Puleeeez...do you think Apple didn't know this before they announced the price cut on Thursday?

Steve Jobs is all about PR. He is a master. Thursday he announces the price cut. Friday he announces the $100 rebate coupon. And Monday he announces the 1 millionth sold. Coincidence? I don't think so.

The stock market is pretty good at sniffing out a trend. There is a "wisdom of the crowds" at work in the stock market that we don't often see in the press.

Don--also be aware that although iphone's sales rate may be in question, the smart money may also be reacting to some clouds on the horizon for Apple's content strategy. I'm referring to the loss of NBC as a video provider to ipod, and continued rumblings by other providers.

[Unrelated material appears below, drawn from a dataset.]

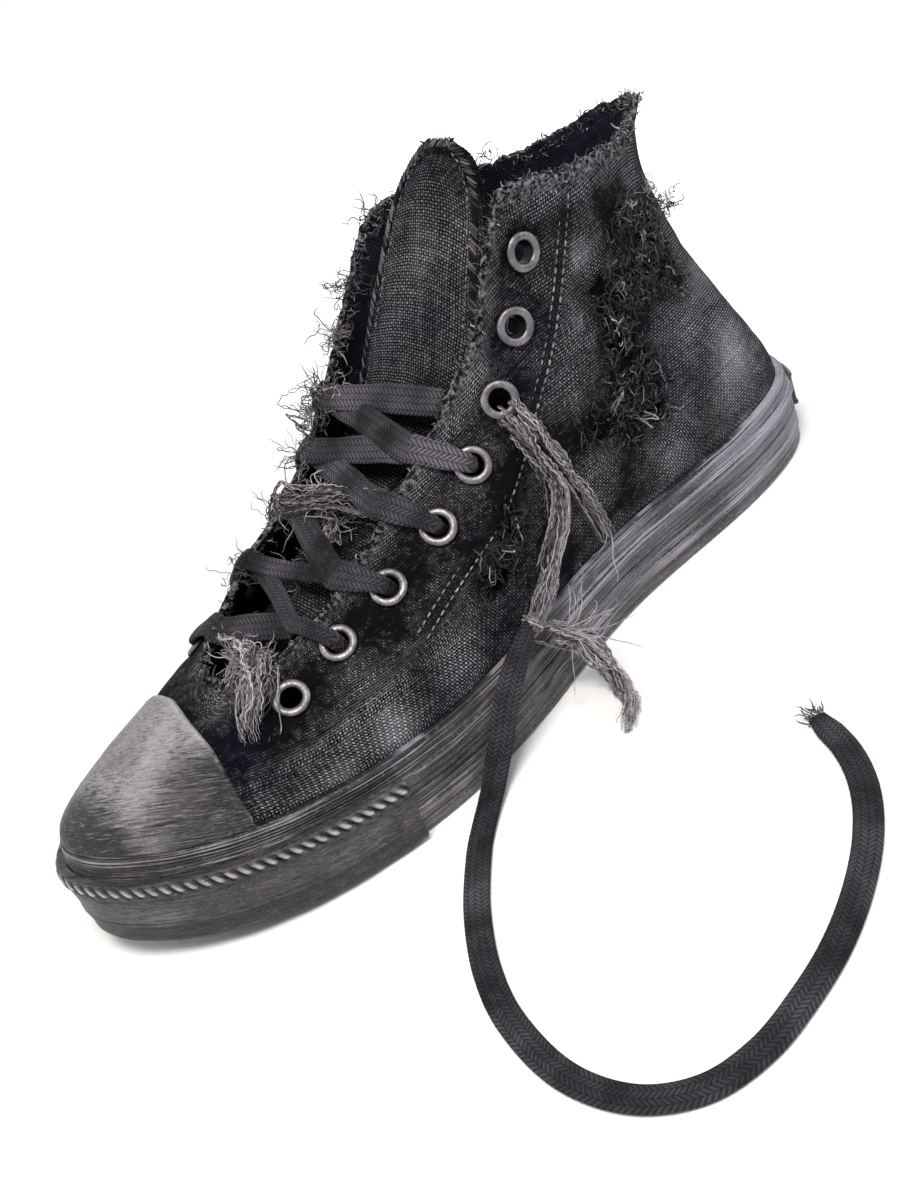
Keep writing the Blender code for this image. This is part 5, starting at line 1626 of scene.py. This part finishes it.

ipod, and to some degree iphone, rely heavily on content availability to drive hardware sales. If those clouds become a storm with the publishers/producers, that's much more serious.

But count on Jobs to be Jove, just like he did with the Pixar/Disney feud.
--jgk

Of course he knew, and you knew, but you were having fun us by sharing Henry Blodget's assertions with us.

Lloyd, I shared Henry Blodget's thinking with you because he is a Wall Street pro and reflects the way they think. These guys look at things from a very different perspective than we do.

Here is another Wall Street guy, Dan Frommer from Silicon Alley Insider. Look at what he said today

"So is 1 million a good number or not?

It's not -- not even by Apple's own low-ball public sales goals. Jobs has announced plans to sell 10 million iPhones by the end of 2008 -- a year and a half after launch. But a million iPhones in 74 days works out to a little less than 5 million iPhones per year -- if you're selling them at a consistent rate. Apple sold 270,000 machines in the first two frenzied days it was on sale, which means it took 72 more days to sell another 700,000 phones. That's a 3.6 million annual run rate, which would give Jobs a total of 5.8 million by the end of 2008..."

A huge overreaction by the market drives cap down by $11B... sales are three weeks ahead of forecast... sounds to me like it's a good time to buy shares!